Druga niedziela Wielkiego Postu stawia przed nami Abrama pełnego wątpliwości oraz apostołów zagubionych w tym wszystkim, co słyszeli, że ma nadejść.
Sigla: Rdz 15, 5-12. 17-18; Ps 27 (26), 1bcde. 7-8. 9abc. 13-14; Flp 3, 17–4, 1; Łk 9, 28b-36
Obraz zwątpienia wobec Bożych zamysłów to nic nowego ani nic złego. Z jednej strony mamy stabilizację i bezpieczeństwo, które zapewnia nam to, co jest teraz, a z drugiej – obietnicę. Kto z nas nie zna ciężaru takiego wyboru?
Święty Paweł mówi, że „nasza ojczyzna jest w niebie”. Zatem jest to ojczyzna, która została nam obiecana, co do której musimy dokonać wyboru. I wcale nie jest to łatwe, bo droga Bożej miłości nie jest ani prosta, ani równa. Jak zatem nią podążać bez tak potrzebnej pewności, że Bóg jest z nami? Abram na potwierdzenie Bożego prowadzenia zawiera z Panem przymierze. Piotr, Jakub i Jan wyrwani z bezpiecznej codzienności zostają zabrani na górę, gdzie Jezus ukazuje im swoje synostwo Boże, swoją chwałę. Zaraz potem pójdzie na krzyż. Zatem przed swoją męką przemienił się wobec nich, upewniając, że jest Synem Bożym, że jest Zbawicielem.
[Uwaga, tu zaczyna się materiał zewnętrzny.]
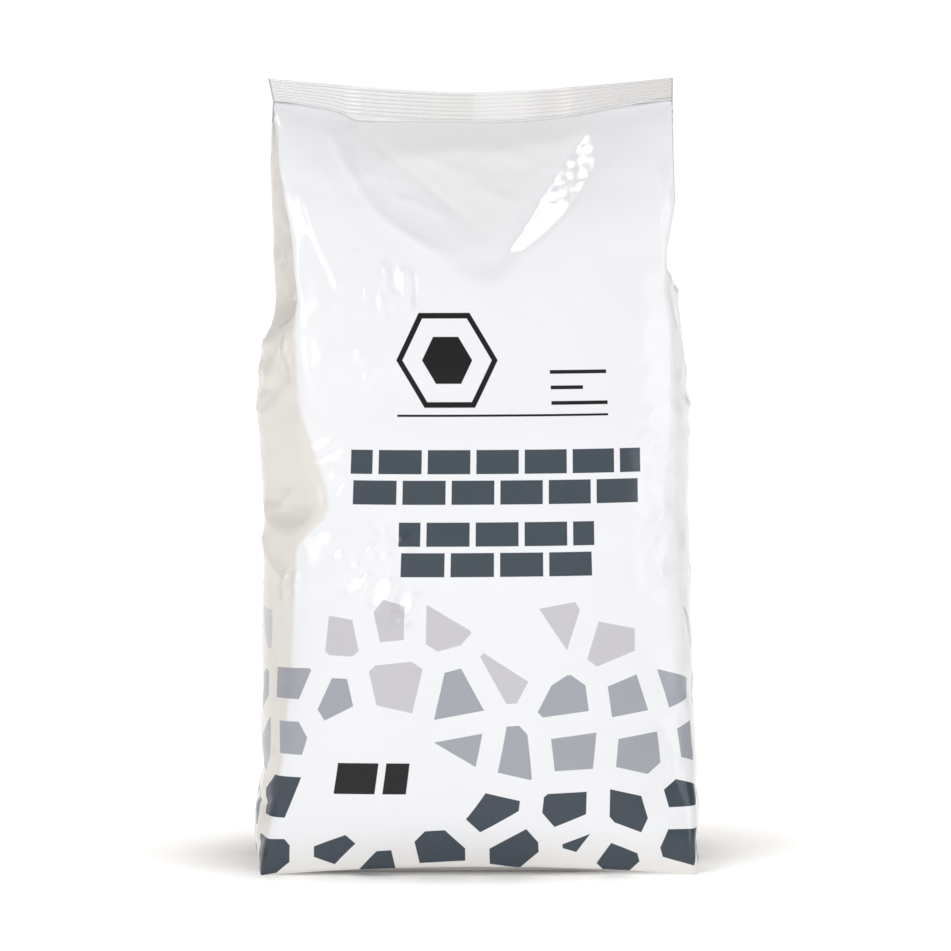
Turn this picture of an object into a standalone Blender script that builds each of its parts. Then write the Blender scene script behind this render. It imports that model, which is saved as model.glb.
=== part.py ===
"""A small filled cement bag: white film with side gussets, standing on its base, closed by a crimped seal.

The bag and its powder are one closed solid. The film is one web, so the body, the gussets and the seal are
one piece. Frame: origin on the floor at the middle of the base, +X to the right of the printed front, +Y to
the back, +Z up.
"""

import math

import bmesh
import bpy

MM = 0.001

# Seal across the top, whose middle hangs lower than its two ends. Its foot sags more than its top edge.
SEAL_LEFT = 53.2 * MM
SEAL_RIGHT = 54.8 * MM
SEAL_TOP_MIDDLE = 208.4 * MM
SEAL_TOP_SAG = 3.9 * MM
SEAL_FOOT_MIDDLE = 200.7 * MM
SEAL_FOOT_SAG = 5.4 * MM
SEAL_SAG_POWER = 1.5
SEAL_THICKNESS = 0.6 * MM
SEAL_END_SLANT = 1.3 * MM
SEAL_STEPS = 18
RIB_COUNT = 7
RIB_DEPTH = 0.25 * MM
SMOOTH_SHARE_BELOW_RIBS = 0.08
SMOOTH_SHARE_ABOVE_RIBS = 0.03

# The body is lofted through level rings. Front and back panels have six strips each, and each gusset has two.
PANEL_STRIPS = (-1.0, -2 / 3, -1 / 3, 0.0, 1 / 3, 2 / 3, 1.0)
SUBDIVISIONS = 2

# Each ring, in millimetres: height; how far the left front, right front and left back folds stand out,
# the right back fold standing as the right front one; depth of the panels at their edge, at their outer
# strip, at their inner strip and at their middle; how far the middles of the left and the right gusset
# stand out. The gussets are tucked in above a lip, which is higher on the right.
RINGS = (
    (5.0, 58.0, 58.8, 58.8, 21.5, 22.6, 23.4, 23.8, 60.0, 59.4),
    (15.0, 56.8, 58.2, 58.2, 21.5, 24.4, 26.0, 26.4, 60.4, 59.8),
    (34.0, 54.8, 56.8, 56.8, 20.6, 25.0, 27.2, 27.8, 59.4, 59.5),
    (60.0, 52.4, 54.4, 54.4, 19.4, 24.8, 27.4, 28.0, 60.1, 59.4),
    (90.0, 50.4, 52.8, 52.8, 18.6, 24.4, 27.2, 27.8, 59.9, 59.0),
    (118.0, 49.2, 52.4, 52.4, 17.8, 23.6, 26.4, 27.0, 62.4, 59.7),
    (132.0, 48.2, 52.4, 53.0, 17.4, 22.8, 25.4, 26.0, 61.0, 59.4),
    (142.0, 47.6, 52.4, 53.6, 17.0, 22.0, 24.4, 25.0, 59.2, 59.0),
    (149.0, 47.2, 52.4, 54.0, 16.6, 21.2, 23.2, 23.8, 54.0, 58.2),
    (155.0, 46.8, 52.2, 53.8, 16.0, 20.6, 22.4, 22.8, 42.0, 55.0),
    (162.0, 46.6, 52.2, 53.3, 15.2, 19.6, 21.2, 21.4, 33.5, 46.0),
    (169.0, 47.0, 53.2, 53.6, 14.0, 18.2, 18.8, 18.6, 32.0, 34.0),
    (178.0, 48.6, 54.6, 53.9, 12.0, 15.8, 15.4, 13.2, 31.5, 31.5),
    (188.0, 51.0, 54.8, 53.9, 8.8, 11.2, 8.4, 7.2, 31.0, 31.0),
    (195.0, 52.6, 54.9, 53.8, 4.8, 5.8, 3.8, 3.4, 32.0, 32.0),
    (199.6, 53.2, 54.9, 53.4, 1.2, 1.4, 1.1, 1.0, 43.0, 43.0),
    (202.0, 53.2, 54.8, 53.2, 0.15, 0.15, 0.15, 0.15, 53.15, 54.75),
)

# The base: its rim touches the floor at the four corners and lifts between them, and the inner rings lie
# flat.
RIM_HALF_WIDTH = 59.0 * MM
RIM_HALF_DEPTH = 21.0 * MM
RIM_BOW = 1.0 * MM
RIM_LIFT = 4.6 * MM
FLAT_INSETS = (8.0 * MM, 12.0 * MM)

# The base is turned a little clockwise under the body, so its right front corner stands forward.
BASE_TWIST = math.radians(4.5)
TWIST_TOP = 45.0 * MM

# How crisp the film's vertical folds are: nearly sharp at the base and near the seal, soft over the belly.
FOLD_CREASE_LOW = 0.55
FOLD_CREASE_BELLY = 0.28
FOLD_CREASE_HIGH = 0.75
LOW_FOLD_TOP = 10.0 * MM
CRISPER_FROM = 118.0 * MM
CRISPEST_FROM = 180.0 * MM
RIM_CREASE = 0.6
CORNER_CREASE = 0.9
TUCK_CREASE = 0.8
TUCK_BOTTOM_LEFT = 154.0 * MM
TUCK_BOTTOM_RIGHT = 168.0 * MM

# The sag of the seal's foot fades out down the body, and the bag's upper half leans a little to the left.
SAG_TOP = 202.0 * MM
SAG_BOTTOM = 150.0 * MM
LEAN_LEFT = 2.0 * MM
LEAN_TOP = 165.0 * MM
LEAN_BOTTOM = 110.0 * MM

# The film is pushed in at the left front corner, half way up.
DENT_HEIGHT = 98.0 * MM
DENT_REACH = 30.0 * MM
DENT_BACK = 7.0 * MM
DENT_OUT = 2.0 * MM

FILM_COLOUR = (0.86, 0.86, 0.87, 1.0)
FILM_ROUGHNESS = 0.2


def clear_scene():
    for thing in list(bpy.data.objects):
        bpy.data.objects.remove(thing, do_unlink=True)


def make_collection(name):
    collection = bpy.data.collections.new(name)
    bpy.context.scene.collection.children.link(collection)
    return collection


def make_film_material():
    material = bpy.data.materials.new("white_film")
    material.use_nodes = True
    shader = material.node_tree.nodes["Principled BSDF"]
    shader.inputs["Base Color"].default_value = FILM_COLOUR
    shader.inputs["Roughness"].default_value = FILM_ROUGHNESS
    shader.inputs["Metallic"].default_value = 0.0
    return material


def sag_at(x, sag):
    """How much higher than at the seal's middle a line of the seal hangs at x."""
    middle = (SEAL_RIGHT - SEAL_LEFT) / 2
    share = abs(x - middle) / ((SEAL_RIGHT + SEAL_LEFT) / 2)
    return sag * share**SEAL_SAG_POWER


def eased_share(height, bottom, top):
    """Rises smoothly from 0 at the bottom height to 1 at the top height."""
    share = min(max((height - bottom) / (top - bottom), 0.0), 1.0)
    return share * share * (3 - 2 * share)


def twisted(x, y, height):
    angle = BASE_TWIST * (1 - eased_share(height, 0.0, TWIST_TOP))
    across = x * math.cos(angle) + y * math.sin(angle)
    return across, y * math.cos(angle) - x * math.sin(angle)


def leaning(x, height):
    return x - LEAN_LEFT * eased_share(height, LEAN_BOTTOM, LEAN_TOP)


def dent_at(height):
    """How strongly the left front corner is pushed in, which fades out above and below the dent."""
    away = min(abs(height - DENT_HEIGHT) / DENT_REACH, 1.0)
    return (1 - away) * (1 - away) * (1 + 2 * away)


def panel_points(left, right, depths):
    """A panel's points from left to right, evenly spaced across, at their depths."""
    middle, half = (right - left) / 2, (right + left) / 2
    return [(middle + strip * half, depth) for strip, depth in zip(PANEL_STRIPS, depths)]


def ring_points(ring):
    """One level ring, anticlockwise from above, from the left front edge."""
    values = (value * MM for value in ring)
    height, left, right, back_left, edge, outer, inner, middle, gusset_left, gusset_right = values
    depths = (edge, outer, inner, middle, inner, outer, edge)
    front = panel_points(left, right, [-depth for depth in depths])
    back = panel_points(back_left, right, depths)[::-1]
    points = []
    for x, y in front + [(gusset_right, 0.0)] + back + [(-gusset_left, 0.0)]:
        z = height + sag_at(x, SEAL_FOOT_SAG) * eased_share(height, SAG_BOTTOM, SAG_TOP)
        x, y = twisted(x, y, height)
        points.append([leaning(x, height), y, z])
    corner = points[0]
    push = dent_at(height)
    corner[0] += DENT_OUT * push
    corner[1] += DENT_BACK * push
    return points


def base_ring(inset, lift):
    """A ring of the base, drawn in from the rim, lifted between the corners and turned under the body."""
    half_width = RIM_HALF_WIDTH - inset
    half_depth = RIM_HALF_DEPTH - inset
    front = []
    for strip in PANEL_STRIPS:
        bow = 1 - strip * strip
        front.append([strip * half_width, -half_depth - RIM_BOW * bow, lift * bow])
    back = [[-x, -y, z] for x, y, z in front]
    side = [half_width + RIM_BOW, 0.0, lift]
    ring = front + [side] + back + [[-side[0], 0.0, lift]]
    return [[*twisted(x, y, 0.0), z] for x, y, z in ring]


def close_with_grid(bm, loop, flip):
    """Fills a ring of six panel strips and two gusset strips with a grid of faces along the panels."""
    strips = len(PANEL_STRIPS)
    front = loop[:strips]
    right = loop[strips]
    back = loop[strips + 1:2 * strips + 1][::-1]
    left = loop[2 * strips + 1]
    middle = [left]
    for near, far in list(zip(front, back))[1:-1]:
        middle.append(bm.verts.new((near.co + far.co) / 2))
    middle.append(right)
    for low, high in ((front, middle), (middle, back)):
        for i in range(strips - 1):
            corners = [low[i], low[i + 1], high[i + 1], high[i]]
            bm.faces.new(corners[::-1] if flip else corners)


def fold_crease(height):
    if height < LOW_FOLD_TOP:
        return FOLD_CREASE_LOW
    share = eased_share(height, CRISPER_FROM, CRISPEST_FROM)
    return FOLD_CREASE_BELLY + (FOLD_CREASE_HIGH - FOLD_CREASE_BELLY) * share


def make_body(material, collection):
    """The filled body, as a coarse cage of rings that is rounded by subdivision."""
    bm = bmesh.new()
    crease = bm.edges.layers.float.new("crease_edge")
    corner_crease = bm.verts.layers.float.new("crease_vert")
    rings = [base_ring(inset, 0.0) for inset in reversed(FLAT_INSETS)]
    rings.append(base_ring(0.0, RIM_LIFT))
    rim = len(rings) - 1
    rings += [ring_points(ring) for ring in RINGS]
    loops = [[bm.verts.new(point) for point in ring] for ring in rings]
    count = len(loops[0])
    folds = {0, len(PANEL_STRIPS) - 1, len(PANEL_STRIPS) + 1, 2 * len(PANEL_STRIPS)}
    tucks = {len(PANEL_STRIPS): TUCK_BOTTOM_RIGHT, 2 * len(PANEL_STRIPS) + 1: TUCK_BOTTOM_LEFT}
    for level, (low, high) in enumerate(zip(loops, loops[1:])):
        for i in range(count):
            after = (i + 1) % count
            bm.faces.new((low[i], low[after], high[after], high[i]))
        for i in folds:
            if level >= rim:
                bm.edges.get((low[i], high[i]))[crease] = fold_crease(low[i].co.z)
        for i, bottom in tucks.items():
            if low[i].co.z > bottom:
                bm.edges.get((low[i], high[i]))[crease] = TUCK_CREASE
    for i in range(count):
        bm.edges.get((loops[rim][i], loops[rim][(i + 1) % count]))[crease] = RIM_CREASE
    for i in folds:
        loops[rim][i][corner_crease] = CORNER_CREASE
    close_with_grid(bm, loops[0], flip=True)
    close_with_grid(bm, loops[-1], flip=False)
    mesh = bpy.data.meshes.new("cement_bag")
    bm.to_mesh(mesh)
    bm.free()
    mesh.materials.append(material)
    body = bpy.data.objects.new("cement_bag", mesh)
    collection.objects.link(body)
    rounding = body.modifiers.new("rounding", "SUBSURF")
    rounding.levels = SUBDIVISIONS
    rounding.render_levels = SUBDIVISIONS
    return body


def seal_profile():
    """The crimped seal's section as (depth, share of its height), up the front and down the back."""
    band = 1 - SMOOTH_SHARE_BELOW_RIBS - SMOOTH_SHARE_ABOVE_RIBS
    line = [(0.0, 0.0), (0.0, SMOOTH_SHARE_BELOW_RIBS)]
    for rib in range(RIB_COUNT):
        line.append((-RIB_DEPTH, SMOOTH_SHARE_BELOW_RIBS + band * (rib + 0.5) / RIB_COUNT))
        line.append((0.0, SMOOTH_SHARE_BELOW_RIBS + band * (rib + 1) / RIB_COUNT))
    line.append((0.0, 1.0))
    half = SEAL_THICKNESS / 2
    front = [(depth - half, share) for depth, share in line]
    back = [(depth + half, share) for depth, share in reversed(line)]
    return front + back


def make_seal(material, collection):
    """The crimped seal: its section is carried along X in steps, between its foot and its top edge."""
    profile = seal_profile()
    bm = bmesh.new()
    sections = []
    for step in range(SEAL_STEPS + 1):
        x = (SEAL_LEFT + SEAL_RIGHT) * step / SEAL_STEPS - SEAL_LEFT
        foot = SEAL_FOOT_MIDDLE + sag_at(x, SEAL_FOOT_SAG)
        top = SEAL_TOP_MIDDLE + sag_at(x, SEAL_TOP_SAG)
        section = []
        for depth, share in profile:
            slant = SEAL_END_SLANT * share * max(-x / SEAL_LEFT, 0.0)
            place = leaning(x - slant, foot)
            section.append(bm.verts.new((place, depth, foot + (top - foot) * share)))
        sections.append(section)
    count = len(profile)
    for left, right in zip(sections, sections[1:]):
        for i in range(count):
            after = (i + 1) % count
            bm.faces.new((left[i], left[after], right[after], right[i]))
    bm.faces.new(sections[0][::-1])
    bm.faces.new(sections[-1])
    bmesh.ops.recalc_face_normals(bm, faces=bm.faces)
    mesh = bpy.data.meshes.new("seal_shape")
    bm.to_mesh(mesh)
    bm.free()
    mesh.materials.append(material)
    seal = bpy.data.objects.new("seal_shape", mesh)
    collection.objects.link(seal)
    seal.hide_render = True
    seal.display_type = "WIRE"
    return seal


def join(body, piece):
    union = body.modifiers.new("seal", "BOOLEAN")
    union.operation = "UNION"
    union.solver = "EXACT"
    union.object = piece


def main():
    clear_scene()
    parts = make_collection("cement_bag")
    helpers = make_collection("helpers")
    film = make_film_material()
    body = make_body(film, parts)
    seal = make_seal(film, helpers)
    join(body, seal)


main()
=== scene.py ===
"""Looks of a small filled cement bag: glossy white film, a print of stone chips and a crimped top seal.

The film is one web. A point on it has a place s across the web, in millimetres from the middle of the
front, and a height t up the bag. The columns of the film's mesh follow s and its rows follow t, so the
print stays on the film. All lengths are in millimetres until a mesh is made.
"""

import math

import bpy
import numpy as np
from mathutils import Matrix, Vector


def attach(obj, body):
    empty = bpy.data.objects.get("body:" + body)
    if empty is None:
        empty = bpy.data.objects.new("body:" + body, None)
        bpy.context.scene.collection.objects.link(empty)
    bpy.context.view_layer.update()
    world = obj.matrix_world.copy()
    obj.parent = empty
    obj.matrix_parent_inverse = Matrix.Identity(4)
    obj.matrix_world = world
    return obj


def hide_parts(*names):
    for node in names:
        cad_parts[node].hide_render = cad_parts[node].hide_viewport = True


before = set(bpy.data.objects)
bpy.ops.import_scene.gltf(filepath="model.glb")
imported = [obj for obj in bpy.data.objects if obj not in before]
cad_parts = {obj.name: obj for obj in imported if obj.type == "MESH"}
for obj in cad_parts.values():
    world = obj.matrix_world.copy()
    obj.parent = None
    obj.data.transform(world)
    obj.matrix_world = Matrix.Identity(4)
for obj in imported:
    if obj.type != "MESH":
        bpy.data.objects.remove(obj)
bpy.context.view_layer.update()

MM = 0.001

# The film web, laid flat: a front panel, two gussets and a back panel whose middle holds the long seam.
FRONT_HALF = 54
GUSSET = 50
GUSSET_MIDDLE = FRONT_HALF + GUSSET // 2
BACK_EDGE = FRONT_HALF + GUSSET
WEB_HALF = BACK_EDGE + FRONT_HALF
WEB = 2 * WEB_HALF
FILM_ROW = 0.2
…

Podobnie jak niegdyś Abrama, dziś chce nas wyprowadzić z naszego Ur, z naszego grzechu, i dać na własność ziemię obiecaną – niebo, które jest naszą ojczyzną. Dlatego zaufajmy Bogu, oddajmy Mu swoje grzechy, bóle, zranienia, troski, ale i radości, aby każdy z nas mógł usłyszeć od Chrystusa, który mówi przez swój Kościół: radości i chwało moja.